Re: Using CQLSSTableWriter to batch load data from Spark to Cassandra.

2014-06-27 Thread Gerard Maas
Hi Rohit,

Thanks for your message. We are currently on Spark 0.9.1, Cassandra 2.0.6
and Calliope GA  (Would love to try the pre-release version if you want
beta testers :-)   Our hadoop version is CDH4.4 and of course our spark
assembly is compiled against it.

We have got really interesting performance results from using Calliope and
will probably try to compile it against Hadoop 2. Compared to the DataStax
Java driver, out of the box, the Calliope lib gives us ~4.5x insert
performance with a higher network and cpu usage (which is what we want in
batch insert mode = fast)

With additional code optimizations using the DataStax driver, we were able
to reduce that gap to 2x but still Calliope was easier and faster to use.

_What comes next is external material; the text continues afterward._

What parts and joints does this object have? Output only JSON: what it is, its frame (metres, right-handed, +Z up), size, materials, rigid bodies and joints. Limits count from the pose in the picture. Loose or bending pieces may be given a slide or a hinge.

Will you be attending the Spark Summit? I'll be around.

We'll be in touch in any case :-)

-kr, Gerard.



On Thu, Jun 26, 2014 at 11:03 AM, Rohit Rai ro...@tuplejump.com wrote:

 Hi Gerard,

 What is the version of Spark, Hadoop, Cassandra and Calliope are you
 using. We never built Calliope to Hadoop2 as we/or our clients don't use
 Hadoop in their deployments or use it only as the Infra component for Spark
 in which case H1/H2 doesn't make a difference for them.

 I know atleast of one case where the user had built Calliope against 2.0
 and was using it happily. If you need assistance with it we are here to
 help. Feel free to reach out to me directly and we can work out a solution
 for you.

 Regards,
 Rohit


 *Founder  CEO, **Tuplejump, Inc.*
 
 www.tuplejump.com
 *The Data Engineering Platform*


 On Thu, Jun 26, 2014 at 12:44 AM, Gerard Maas gerard.m...@gmail.com
 wrote:

 Thanks Nick.

 We used the CassandraOutputFormat through Calliope. The Calliope API
 makes the CassandraOutputFormat quite accessible  and is cool to work with.
  It worked fine at prototype level, but we had Hadoop version conflicts
 when we put it in our Spark environment (Using our Spark assembly compiled
 with CDH4.4). The conflict seems to be at the Cassandra-all lib level,
 which is compiled against a different hadoop version  (v1).

 We could not get round that issue. (Any pointers in that direction?)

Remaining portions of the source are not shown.